Holy Cross College to Keep ‘Crusaders’ Nickname After Long Debate


The Holy Cross College Board of Trustees voted to retain the college’s “Crusaders” monicker after a long debate over whether or not the nickname was appropriate.

An uproar at Holy Cross College over the school’s century-old “Crusaders” nickname came to an abrupt stop over the weekend when the Board of Trustees reaffirmed their commitment to the name.

“While we acknowledge that the Crusades were among the darkest periods in Church history, we choose to associate ourselves with the modern definition of the word crusader, one which is representative of our Catholic, Jesuit identity and our mission and values as an institution and community,” the school’s President, the Rev. Philip L. Boroughs, and Board of Trustees Chair, John J. Mahoney, said in a statement. “We are not simply crusaders, we are Holy Cross Crusaders.”

The school didn’t stop at retaining the nickname. Rev.  Boroughs claimed in a statement that the “crusaders” monicker has evolved to mean “crusaders for social justice.”

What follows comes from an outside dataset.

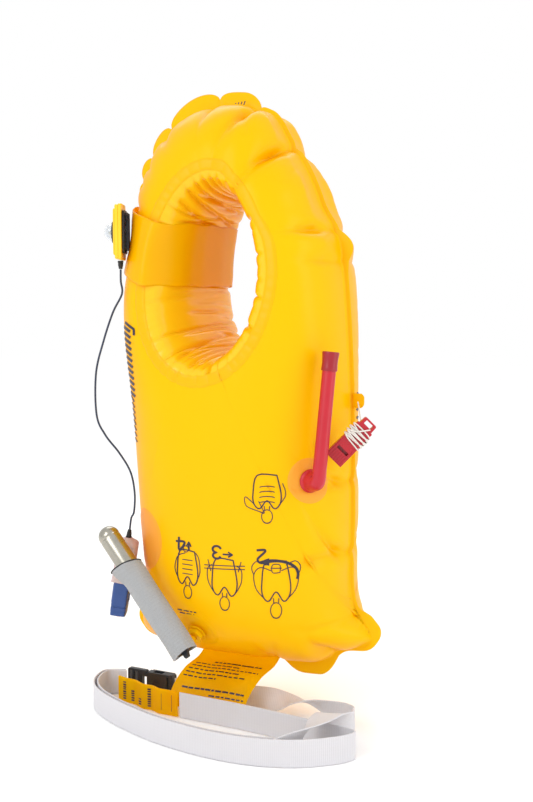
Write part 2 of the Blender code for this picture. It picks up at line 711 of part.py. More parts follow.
def battery_axes():
    down = (-UP * math.cos(BATTERY_TILT) - SIDE * math.sin(BATTERY_TILT)).normalized()
    across = FACE.cross(down).normalized()
    return across, FACE, down


def make_battery():
    across, front, down = battery_axes()
    axes = (across, front, down)
    case = block("battery_case", BATTERY_CENTRE + down * 0.010, axes, (0.016, 0.028, 0.056), BLUE)
    bevel(case, 0.0015)
    well = block("well_cut", BATTERY_CENTRE + down * 0.006, axes, (0.0130, 0.0250, 0.056), BLUE)
    drain = tube("drain_cut", [BATTERY_CENTRE + down * 0.030, BATTERY_CENTRE + down * 0.045], 0.0032, BLUE)
    cut(case, well)
    cut(case, drain)
    block("battery_cell", BATTERY_CENTRE + down * 0.006, axes, (0.0122, 0.0242, 0.046), CELL)
    pouch = block("battery_pouch", BATTERY_CENTRE - down * 0.017, axes, (0.0208, 0.0328, 0.044), POUCH)
    pocket = block("pocket_cut", BATTERY_CENTRE - down * 0.003, axes, (0.0172, 0.0292, 0.064), POUCH)
    bevel(pouch, 0.0020)
    cut(pouch, pocket)
    foot = axis_matrix(BATTERY_CENTRE + down * 0.0384, down)
    turned("battery_plug", [(0.0012, -0.0036), (0.0026, -0.0030), (0.0026, 0.0), (0.0046, 0.0), (0.0046, 0.0024)],
           foot, WHISTLE, sides=12, origin=foot.to_translation())
    top = BATTERY_CENTRE - down * (0.039 + GAP)
    tube("battery_gland", [top, top - down * 0.004, top - down * 0.008], 0.0026, BLACK, sides=10)
    return top - down * 0.008


CABLE_BENDS = [(-0.1175, 0.4080), (-0.1265, 0.3900), (-0.1360, 0.3620), (-0.1438, 0.3300), (-0.1436, 0.2890),
               (-0.1350, 0.2690), (-0.1220, 0.2520), (-0.1110, 0.2330), (-0.1070, 0.2120), (-0.1078, 0.1930)]


def make_cable(top, bottom):
    """Light lead, hanging in a bow beside the jacket; bends are (sideways, height)."""
    out = top - SIDE * top.dot(SIDE) - UP * top.z
    route = [top - UP * GAP, top - UP * 0.012]
    route += [SIDE * s + out + UP * z for s, z in CABLE_BENDS]
    up = -battery_axes()[2]
    route += [bottom + up * 0.012, bottom + up * GAP]
    line = bpy.data.curves.new("light_cable", "CURVE")
    line.dimensions = "3D"
    line.bevel_depth = CABLE_R
    line.bevel_resolution = 2
    line.use_fill_caps = True
    line.resolution_u = 1
    line.render_resolution_u = 0
    points = spaced(route, 0.0055)
    spline = line.splines.new("POLY")
    spline.points.add(len(points) - 1)
    for target, p in zip(spline.points, points):
        target.co = (*p, 1.0)
    line.materials.append(CABLE)
    obj = bpy.data.objects.new("light_cable", line)
    obj.location = STAND
    bpy.context.scene.collection.objects.link(obj)


# ---- whistle ----
WHISTLE_CENTRE = SIDE * 0.1027 + FACE * 0.095 + UP * 0.2725
TETHER_EYE = Vector((0.1245, -0.0048, 0.3050))


def whistle_axes():
    along = (SIDE + UP).normalized()
    return along, FACE.cross(along).normalized(), FACE


def make_whistle():
    along, across, front = whistle_axes()
    c = WHISTLE_CENTRE
    outline = [(-0.0250, -0.0096), (-0.0020, -0.0092), (0.0170, -0.0088), (0.0170, -0.0072), (0.0250, -0.0068),
               (0.0250, 0.0068), (0.0170, 0.0072), (0.0170, 0.0088), (-0.0020, 0.0092), (-0.0250, 0.0096)]
    verts = [c + along * u + across * v + front * w for w in (-0.0042, 0.0042) for u, v in outline]
    n = len(outline)
    faces = [tuple(range(n)), tuple(range(n, 2 * n))[::-1]]
    faces += [(k, (k + 1) % n, (k + 1) % n + n, k + n) for k in range(n)]
    axes = (along, across, front)
    body = add_object("whistle_body", verts, faces, WHISTLE, origin=TETHER_EYE)
    slot = block("eye_cut", c + along * 0.0212, axes, (0.0040, 0.0086, 0.0300), WHISTLE)
    mouth = block("mouth_cut", c - along * 0.0190, axes, (0.0180, 0.0150, 0.0036), WHISTLE)
    window = block("window_cut", c - along * 0.0125 + front * 0.0040, axes, (0.0030, 0.0130, 0.0080), WHISTLE)
    for cutter in (slot, mouth, window):
        cut(body, cutter)
    hank = block("lanyard_hank", c + along * 0.0060, axes, (0.0170, 0.0240, 0.0140), CORD, origin=TETHER_EYE)
    hollow = block("hank_cut", c + along * 0.0060, axes, (0.0300, 0.0192, 0.0092), CORD)
    bevel(hank, 0.0030)
    cut(hank, hollow)
    return c + along * 0.0152 - front * 0.0055


def make_whistle_tether(end):
    """Cord from the hank to the eyelet tab on the seam."""
    route = [end, end.lerp(TETHER_EYE, 0.35) - UP * 0.004, end.lerp(TETHER_EYE, 0.75), TETHER_EYE]
    tube("whistle_tether", spaced(route, 0.004), CORD_R, CORD, sides=6, origin=TETHER_EYE)
    block("whistle_tab", Vector((0.1250, -0.0028, 0.3060)),
          SQUARE, (0.012, 0.0012, 0.014), YELLOW)


# ---- labels and hanging film ----
def make_label_flap():
    line = [Vector((0.0035, -0.0026, 0.0405)), Vector((0.0036, -0.0140, 0.0380)), Vector((0.0040, -0.0280, 0.0345)),
            Vector((0.0040, -0.0370, 0.0310)), Vector((0.0040, -0.0480, 0.0220)), Vector((0.0040, -0.0570, 0.0100)),
            Vector((0.0040, -0.0605, -0.0010))]
    path = spaced(line, 0.006)
    ribbon("label_flap", path, [math.radians(90.0)] * len(path), FLAP_WIDE, FLAP_THICK, LABEL)


# ---- waist belt ----
BUCKLE_TURN = math.radians(-4.0)
BUCKLE_ALONG = Vector((math.cos(BUCKLE_TURN), math.sin(BUCKLE_TURN), 0.0))
BUCKLE_SIDE = Vector((-math.sin(BUCKLE_TURN), math.cos(BUCKLE_TURN), 0.0))
BUCKLE = Vector((-0.0947, -0.0263, FLOOR + 0.0145))


def buckle_point(u, v, w):
    return BUCKLE + BUCKLE_ALONG * u + BUCKLE_SIDE * v + UP * w


def make_buckle():
    axes = (BUCKLE_ALONG, BUCKLE_SIDE, UP)
    female = block("buckle_female", buckle_point(0.0140, 0, 0), axes, (0.030, 0.0110, 0.029), BLACK,
                   origin=BUCKLE)
    bevel(female, 0.0016)
    cuts = [("cavity_cut", buckle_point(0.0080, 0, 0), (0.024, 0.0066, 0.0230)),
            ("windows_cut", buckle_point(0.0110, 0, 0), (0.0100, 0.0066, 0.040)),
            ("bar_cut", buckle_point(0.0250, 0, 0), (0.0030, 0.0200, 0.0240))]
    for name, centre, size in cuts:
        cut(female, block(name, centre, axes, size, BLACK))
    male = block("buckle_male", buckle_point(-0.0150, 0, 0), axes, (0.0240, 0.0060, 0.029), BLACK)
    bevel(male, 0.0012)
    slots = [("slot_a", buckle_point(-0.0235, 0, 0), (0.0030, 0.02, 0.0246)),
             ("slot_b", buckle_point(-0.0165, 0, 0), (0.0030, 0.02, 0.0246)),
             ("root_hole", buckle_point(-0.0060, 0, 0), (0.0062, 0.02, 0.0160))]
    for name, centre, size in slots:
        cut(male, block(name, centre, axes, size, BLACK))
    for name, s in (("prong_upper", 1.0), ("prong_lower", -1.0)):
        outline = [(-0.0024, 0.0050), (0.0150, 0.0062), (0.0176, 0.0072), (0.0150, 0.0104), (0.0080, 0.0106),
                   (0.0070, 0.0090), (-0.0024, 0.0076)]
        prong_half = 0.0026
        verts = [buckle_point(u, v, s * w) for v in (-prong_half, prong_half) for u, w in outline]
        n = len(outline)
        faces = [tuple(range(n)), tuple(range(n, 2 * n))[::-1]]
        faces += [(k, (k + 1) % n, (k + 1) % n + n, k + n) for k in range(n)]
        add_object(name, verts, faces, BLACK, origin=buckle_point(-0.0024, 0, s * 0.0063))


LEFT_LOOP = [(-0.1452, -0.0330), (-0.1425, -0.0560), (-0.1310, -0.0760), (-0.1120, -0.0935)]
FRONT_RUN = [(-0.0780, -0.1130), (-0.0359, -0.1306), (0.0010, -0.1405), (0.0380, -0.1458), (0.0700, -0.1455),
             (0.0975, -0.1400), (0.1233, -0.1285), (0.1450, -0.1110)]


def inset(points, distance):
    """The same route moved to its inner side."""
    pts = [Vector((p[0], p[1], 0.0)) for p in points]
    result = []
    for i, p in enumerate(pts):
        tangent = (pts[min(i + 1, len(pts) - 1)] - pts[max(i - 1, 0)]).normalized()
        moved = p + Vector((-tangent.y, tangent.x, 0.0)) * distance
        result.append((moved.x, moved.y))
    return result


def make_belt():
    start = buckle_point(-0.0302, 0.0, 0.0)
    outer = [(start.x - 0.0018, start.y + 0.0016)] + LEFT_LOOP + FRONT_RUN
    outer += [(0.1549, -0.0975), (0.1553, -0.0890), (0.1466, -0.0850), (0.1245, -0.0825), (0.0774, -0.0750),
              (0.0282, -0.0690), (-0.0390, -0.0640)]
    webbing("belt_free_end", outer, WHITE)
    inner = [(start.x + 0.0014, start.y - 0.0024)] + inset(LEFT_LOOP + FRONT_RUN[:6], 0.0040)
    webbing("belt_front_layer", inner, WHITE)
    end = inner[-1]
    flat, half_turn = math.radians(80.0), math.radians(180.0)
    low = WEB_WIDE / 2
    cross = [(end[0] + 0.0030, end[1] + 0.0010, low, 0.0), (0.1120, -0.1190, 0.0200, math.radians(25.0)),
             (0.1230, -0.0980, 0.0320, flat), (0.1290, -0.0780, 0.0330, flat),
             (0.1330, -0.0580, 0.0200, math.radians(30.0)), (0.1345, -0.0420, low, 0.0),
             (0.1320, -0.0300, low, 0.0), (0.1230, -0.0240, low, 0.0)]
    webbing("belt_crossing", cross, WHITE)
    rear = [(0.1200, -0.0232, low, half_turn), (0.1050, -0.0200, 0.0140, math.radians(158.0)),
            (0.0850, -0.0185, 0.0175, math.radians(125.0)), (0.0640, -0.0210, 0.0190, math.radians(88.0)),
            (0.0470, -0.0255, 0.0180, math.radians(48.0)), (0.0250, -0.0270, 0.0166, math.radians(12.0)),
            (-0.0030, -0.0274, 0.0166, 0.0), (-0.0360, -0.0277, 0.0147, 0.0)]
    webbing("belt_rear_run", rear, WHITE)
    bar = buckle_point(0.0305, 0.0, 0.0)
    lead = [(-0.0375, -0.0277, 0.0143, 0.0), (-0.0500, -0.0280, 0.0143, 0.0), (bar.x, bar.y, 0.0143, 0.0)]
    webbing("belt_buckle_lead", lead, WHITE, wide=0.0230)
    tab = [(-0.0420, -0.0638), (-0.0640, -0.0610), (-0.0860, -0.0555), (-0.1080, -0.0480)]
    webbing("belt_pull_tab", tab, LABEL, thick=0.0030)
    keeper = Vector((-0.0030, -0.0274, FLOOR + 0.0166))
    loop = block("belt_loop", keeper, SQUARE, (0.0240, 0.0072, 0.0300), YELLOW)
    cut(loop, block("loop_cut", keeper, SQUARE, (0.0500, 0.0050, 0.0270), YELLOW))


def main():
    clear_scene()
    pairs = perimeter()
    make_panels(pairs)
    make_neck_bands(pairs)
    make_gusset(pairs)
    make_light_band()
    make_oral_tube()
    inflator = axis_matrix(CYL_LOW, CYL_AXIS)
    make_inflator(inflator)
    make_lever(inflator)
    make_stem()
    surface_disc("side_patch", PATCH_TURN, PATCH_Z, PATCH_R, FILM * 0.7, PATCH)
    cable_top = make_light()
    cable_bottom = make_battery()
    make_cable(cable_top, cable_bottom)
    make_whistle_tether(make_whistle())
    make_label_flap()
    make_buckle()
    make_belt()


main()
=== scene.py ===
"""Looks of the inflated life jacket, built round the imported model."""
import math
import random

import bmesh
import bpy
import numpy as np
from mathutils import Matrix, Vector
from mathutils.bvhtree import BVHTree

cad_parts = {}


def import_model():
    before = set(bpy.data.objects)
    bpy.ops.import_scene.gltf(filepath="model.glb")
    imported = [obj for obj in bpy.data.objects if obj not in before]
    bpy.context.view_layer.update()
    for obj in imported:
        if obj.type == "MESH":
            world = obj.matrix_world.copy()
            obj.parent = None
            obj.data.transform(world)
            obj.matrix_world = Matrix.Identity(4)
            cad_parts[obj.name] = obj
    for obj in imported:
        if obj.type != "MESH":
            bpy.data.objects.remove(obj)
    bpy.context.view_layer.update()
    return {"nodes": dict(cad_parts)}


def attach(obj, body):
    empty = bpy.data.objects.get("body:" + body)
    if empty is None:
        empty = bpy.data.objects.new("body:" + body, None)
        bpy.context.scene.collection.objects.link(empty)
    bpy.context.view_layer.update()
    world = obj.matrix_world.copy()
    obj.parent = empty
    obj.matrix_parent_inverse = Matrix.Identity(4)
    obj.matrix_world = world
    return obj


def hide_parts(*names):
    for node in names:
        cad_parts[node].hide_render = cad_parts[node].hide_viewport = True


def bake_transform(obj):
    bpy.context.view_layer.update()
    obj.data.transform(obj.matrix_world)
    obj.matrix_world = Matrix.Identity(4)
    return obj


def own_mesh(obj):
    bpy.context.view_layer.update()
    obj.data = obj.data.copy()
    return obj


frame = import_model()
NODES = frame["nodes"]

# ---- frame of the jacket: seam plane coordinates plus STAND give the row frame ----
FLOOR = -0.0100
STAND = np.array((-0.0050, 0.0279, -FLOOR))
GAP = 0.0004
FILM = 0.0012
PANEL_OFF = FILM + GAP / 2
BODY_DEPTH = 0.090
FULLNESS = 2.2
BOTTOM = 0.047
BOTTOM_ROLL = 0.150
CORNER_REACH = 0.128
RING_W, RING_H, RING_Z = 0.063, 0.096, 0.427
RING_BAND = 0.011
NECK_BULGE_X, NECK_BULGE_Z = 0.026, 0.020
BAND_Z, BAND_HIGH, BAND_TILT = 0.4655, 0.060, 0.29
SQUEEZE = 0.013
WEB_WIDE = 0.0254
SHEET = 0.0005                               # thickness of the laid film pieces
VIEW = math.radians(25.0)
SIDE = Vector((math.cos(VIEW), math.sin(VIEW), 0.0))
FACE = Vector((math.sin(VIEW), -math.cos(VIEW), 0.0))
UP = Vector((0.0, 0.0, 1.0))
HALF_OUTLINE = [(0.0, BOTTOM), (0.062, 0.048), (0.112, 0.052), (CORNER_REACH, 0.064), (0.115, 0.092),
                (0.1075, 0.125), (0.111, 0.200), (0.114, 0.310), (0.113, 0.400), (0.108, 0.465),
                (0.095, 0.515), (0.071, 0.558), (0.038, 0.584), (0.0, 0.592)]


# ---- camera, light and floor ----
LENS, SENSOR = 53.9, 36.0
CAMERA_AWAY, CAMERA_ASIDE, CAMERA_HIGH, CAMERA_DOWN = 1.2, 0.0235, 0.406, math.radians(5.0)
FLOOR_REACH, FLOOR_TOP = 6.0, -0.0005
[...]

“We’re crusaders for the importance of the intellectual life and thinking critically and analytically,” Boroughs said. “We’re crusaders for social justice and caring for the underserved. We’re crusaders for making a difference in our world. . .”

At the outset of the controversy, the editorial board of Holy Cross College’s newspaper wrote a column denouncing the nickname, claiming that they wanted nothing to do with the history of the actual crusades.

“No matter how long ago the Crusades took place, this paper does not wish to be associated with the massacres (i.e. burning synagogues with innocent men, women, and children inside) and conquest that took place therein,” the newspaper’s editorial board wrote at the time.

“Everyone knows where everyone else stands,” James Gallagher, one of the student newspaper editors said in a comment. “It’s divisive, but I wouldn’t say the campus is divided. It’s not something that’s ruining friendships but it’s something people feel strongly about.”